Although Norcia generally prefers to amplify his harmonicas, he plays directly into the microphone on " Feeling Blue, " which with Welch on National steel guitar plumbs the feel of old Southern string-band music. Then there’s the epic " Love and Trouble, " one of five songs on the CD written by Welch, where the singer and the string stinger trade phrases. Welch’s elegant bends and churning picking match the soaring peaks of Norcia’s vocal performance; together, they up the number’s emotional ante almost line by line.

" There are a lot of gunslingers out there who can play a million notes and have great chops, " says Norcia. " But what I hear in Mike’s playing is soul. It moves me. " Indeed, Welch, who began his career a decade ago as a 13-year-old prodigy, has found his own impressive voice on guitar in recent years. He provides Norcia with the kind of virtuosic foil the singer/harpman hasn’t had since his days with Earl. On a break from touring, Sugar Ray, Mike Welch, and the Bluetones will play their newest tunes at the Sit ’n Bull Pub in Maynard this Friday, May 16, and at the Sea Note on Nantasket Beach on Saturday May 31.

AS FOR ROOMFUL OF BLUES, they’re celebrating 35 years of bringing their horn-jazz-influenced sound to the world’s stages with a performance at the Regattabar in Harvard Square’s Charles Hotel this Saturday, May 17. It’s part of a tour behind That’s Right!, the octet’s debut recording for the nation’s largest blues indie label, Alligator.

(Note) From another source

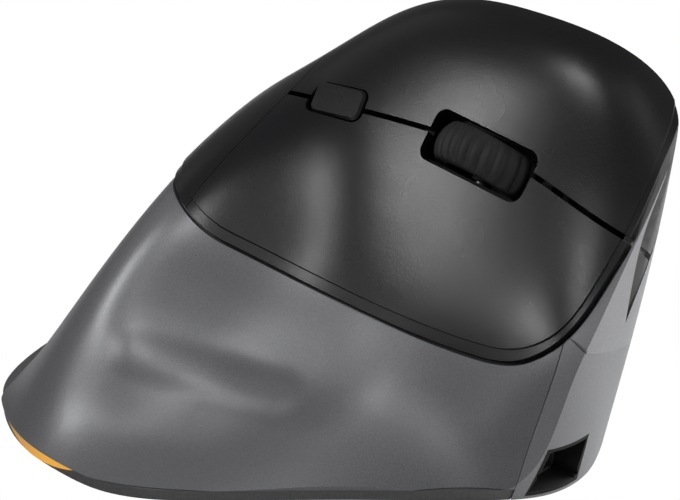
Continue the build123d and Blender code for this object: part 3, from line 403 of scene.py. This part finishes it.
# Radius of the tread at a share of the half width and a turn of the wheel
def tyreRadius(share, turn):
    side = 1 - math.sqrt(max(0.0, 1 - abs(share) ** wheel["edgePower"]))
    barrel = wheel["radius"] - wheel["crown"] * abs(share) ** wheel["crownPower"]
    lean = math.tan(wheel["lean"]) * share * wheel["width"] / 2 / wheel["radius"]
    wave = 0.5 - 0.5 * math.cos((turn + lean) * wheel["ribs"])
    fade = 1 - abs(share) ** wheel["fadePower"]
    groove = wheel["ribDepth"] * (1 - wave ** wheel["wavePower"]) * fade
    return barrel - groove - side * wheel["edge"]


def makeTyre():
    work = bmesh.new()
    around = wheel["ribs"] * wheel["aroundPerRib"]
    bore = wheel["radius"] - wheel["depth"]
    halfWidth = wheelAcross * wheel["width"] / 2
    rings = []
    for i in range(around):
        turn = 2 * math.pi * i / around
        spoke = wheelAlong * math.cos(turn) + upAxis * math.sin(turn)
        shares = [-1 + 2 * j / wheel["across"] for j in range(wheel["across"] + 1)]
        places = [wheelCentre + spoke * tyreRadius(share, turn) + halfWidth * share for share in shares]
        places += [wheelCentre + spoke * bore + halfWidth * share for share in (1, -1)]
        rings.append([work.verts.new(place) for place in places])
    for i, ring in enumerate(rings):
        following = rings[(i + 1) % around]
        for j in range(len(ring)):
            k = (j + 1) % len(ring)
            work.faces.new((ring[j], ring[k], following[k], following[j]))
    bmesh.ops.recalc_face_normals(work, faces=work.faces)
    for face in work.faces:
        face.smooth = True
    data = bpy.data.meshes.new("ribbed_tyre")
    work.to_mesh(data)
    work.free()
    thing = placed("ribbed_tyre", data)
    data.materials.append(materials["tyre_rubber"])
    standFor(thing, "wheel_tyre")


makeTyre()
print("tyre made")

# Floor and surroundings: white to the camera, pale grey to the rest of the light. Lengths in metres.
studio = {
    "floorHalf": 1.5, "floorDrop": 0.0002, "floorColour": (0.75, 0.75, 0.75, 1), "floorRoughness": 0.9,
    "white": (1, 1, 1, 1), "backdrop": (0.168, 0.168, 0.172, 1),
}


def paleFloor():
    made = Finish("pale floor")
    path = made.node("ShaderNodeLightPath")
    glow = made.node("ShaderNodeEmission")
    mix = made.node("ShaderNodeMixShader")
    made.set(Base_Color=studio["floorColour"], Roughness=studio["floorRoughness"])
    made.join(path.outputs["Is Camera Ray"], mix.inputs[0])
    made.join(made.shader.outputs["BSDF"], mix.inputs[1])
    made.join(glow.outputs["Emission"], mix.inputs[2])
    made.join(mix.outputs["Shader"], made.tree.nodes["Material Output"].inputs["Surface"])
    return made.material


floorData = bpy.data.meshes.new("floor")
half = studio["floorHalf"]
floorCorners = [(-half, -half, 0), (half, -half, 0), (half, half, 0), (-half, half, 0)]
floorData.from_pydata(floorCorners, [], [(0, 1, 2, 3)])
floorThing = placed("floor", floorData)
floorThing.location = (0, 0, -studio["floorDrop"])
floorData.materials.append(paleFloor())

world = bpy.data.worlds.new("studio")
bpy.context.scene.world = world
world.use_nodes = True
tree = world.node_tree
backdrop = tree.nodes["Background"]
path = tree.nodes.new("ShaderNodeLightPath")
white = tree.nodes.new("ShaderNodeBackground")
white.inputs["Color"].default_value = studio["white"]
backdrop.inputs["Color"].default_value = studio["backdrop"]
mix = tree.nodes.new("ShaderNodeMixShader")
tree.links.new(path.outputs["Is Camera Ray"], mix.inputs[0])
tree.links.new(backdrop.outputs["Background"], mix.inputs[1])
tree.links.new(white.outputs["Background"], mix.inputs[2])
tree.links.new(mix.outputs["Shader"], tree.nodes["World Output"].inputs["Surface"])
print("studio made")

With a full datebook, the group seem to be doing well, though this album — the first by the current line-up — is a letdown. It’s mostly up-tempo party music, without much subtlety. And subtlety is the essence of great blues. New singer Mark DuFresne is especially disappointing: he boasts a clear voice and a hearty delivery, but his belting has a limited tonal palette, and when he slows down for a tearjerker like " How Long Will It Last? " , there’s no nuance. Although he’s a veteran of the Pacific Northwest blues scene, he sounds like someone trained in musical theater who's faking his way through a blues gig, and that makes That’s Right! hard to listen to — no matter how well the three horns and guitarist Chris Vachon play.